I am also in desperate need of a haircut and color but between the daily running (can't run after having it colored) and don't want to run after having it styled, my schedule is crazy and oh, yeah, it's expensive. But yes, totally worth it.
I need to get better about makeup--in the summer I don't need it as much as I feel pretty sunkissed but in the winter--I need to be better.
I think you have an excellent plan of attack for feeling good!
Lys said…
I don't think it's superficial at all! You've done so much giving to others over the years that you need to take care of you. I think it's great that you are doing this - and I've been meaning to read this book but it's been sitting on the table untouched. I will start reading it tonight!
Missy said…
It's nice when the outside matches the inside. And when the outside is unkempt and not "pretty", the inside is usually pretty close to feeling like the outside.

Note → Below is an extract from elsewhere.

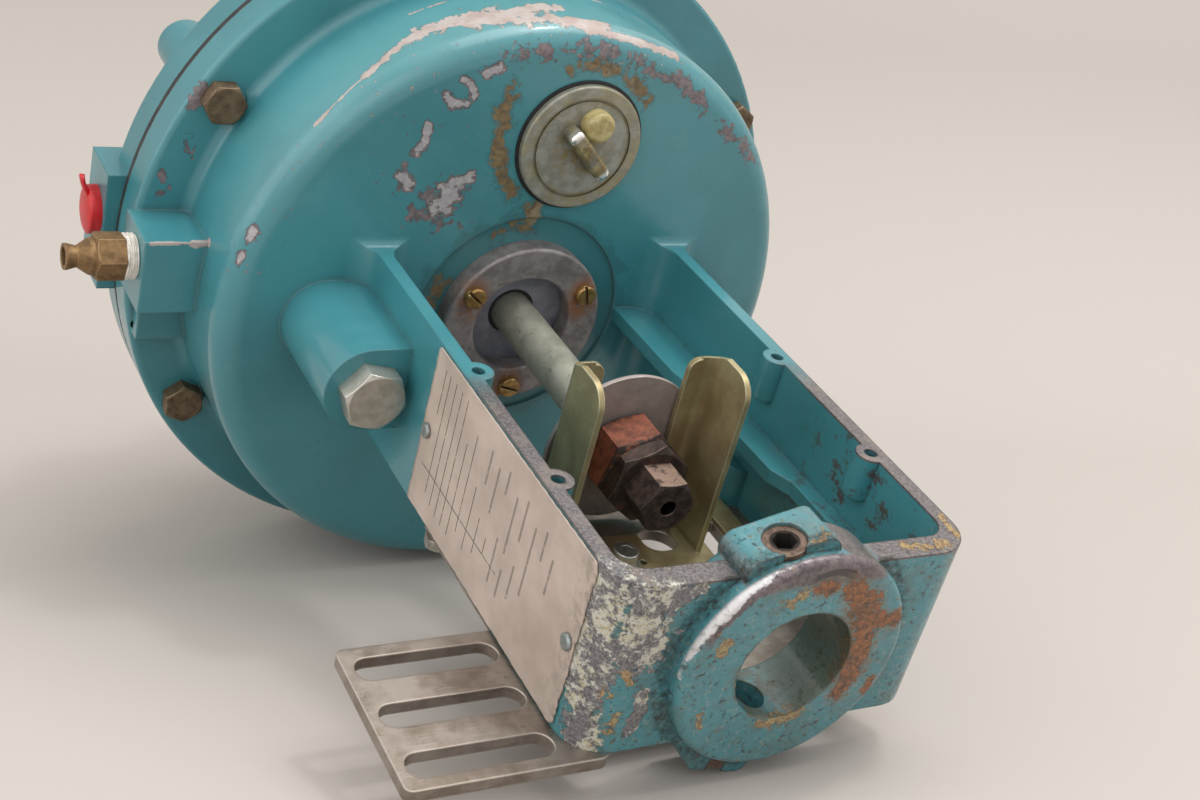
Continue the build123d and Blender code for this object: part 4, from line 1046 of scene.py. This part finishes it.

I applaud your effort! And I resolve to do the same. It can't hurt, right?! :)
Shauna said…
Good on you Denise! And have fun with your haircut :) You have inspired me, i've been so blah lately that I've not even bothered with the moisturizer.
I loooove Molly Ringwald, might have to check out her book :)
Jenn said…
I need to start making more of an effort. I've become so... lazy, really, I get up at the very last possible minute to jump in the shower, put on makeup, and let my hair air dry in the car before throwing it up in a clip. I need to take the time to get up just a little earlier to actually style my hair and make it look like I care.